I like the idea of this choice: Generate only what's needed, and have a full understanding of desired dataset, potentially opening further optimizations.

And really, I wish we lived in a world where we already had this information... But that's not the world we live in, and I don't even know what this would look like in the CLI. How much code would have to change? Honestly It doesn't seem worth it. I suspect cross-table optimizations would not be worth a major change like this anyway, and things that do prove useful can just be handled on a case-by-case basis with a new subcommand or flag or whatever.

Choice 3: New subcommand to emit code in separate module

This seems very fiddly. In particular I think describing the sets of all the things you want to search means it has similar problems to choice 4 (need to describe the set of tables you're generating).

If we made the code generation bits more consistent and used that to be more principaled about the CLI options it wouldn't be that bad to add, but I don't think it has enough benefits to outweigh the complexity and downsides at the moment.

Choice 2: Emit code in same module.

This doesn't have many major downsides, but looks a little goofy. I think the concerns about code style are fine so long as what we emit passes default clippy lints and such.

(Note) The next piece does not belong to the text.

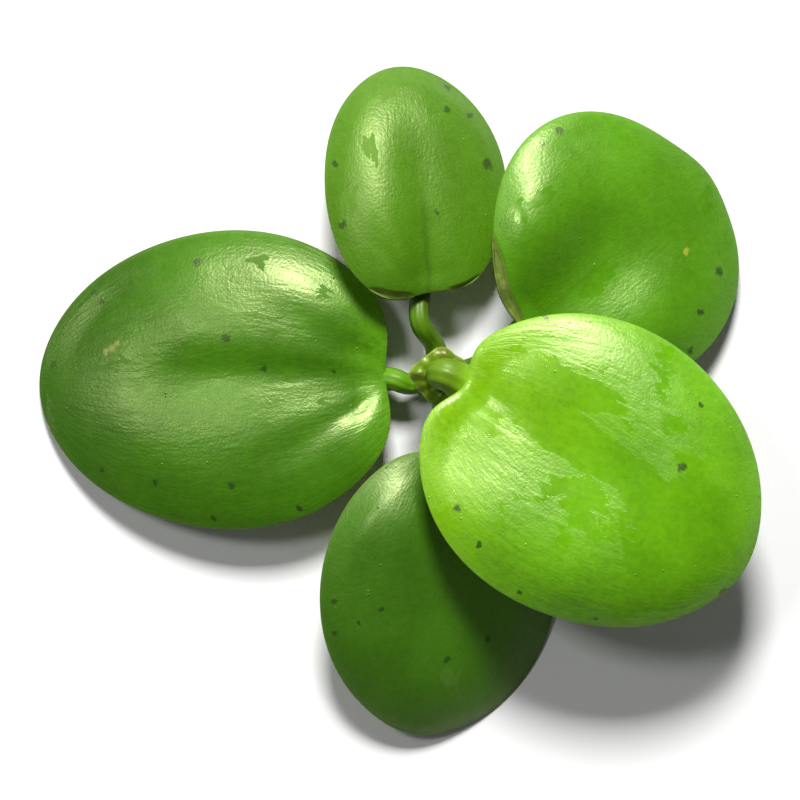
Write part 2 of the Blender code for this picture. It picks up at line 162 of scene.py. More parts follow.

If we do this I suspect it's only a matter of time before someone ask for choice 3, but maybe things will be cleaner then and it will be easier to add. This wouldn't prevent that, or anything.

Choice 1: Status quo

If I liked this, wouldn't have filed this issue.

Wrapping up

So yeah, number two is my opinion. In practice the changes here would be:

Adding a flag to emit code that searches the tables for existing formats.
Support this flag for new formats, potentially exclusively if the format is unreasonable to access manually or still subject to change.
Add an option to emit --trie-sets which are standalone and don't depend on ucd-trie

Thoughts?

(Note that a large part of the reason behind this is because I feel like just submitting a PR with one of those weird data structures, and the code generated next it would at a minimum raise, eyebrows. I also feel like the current status is not ideal).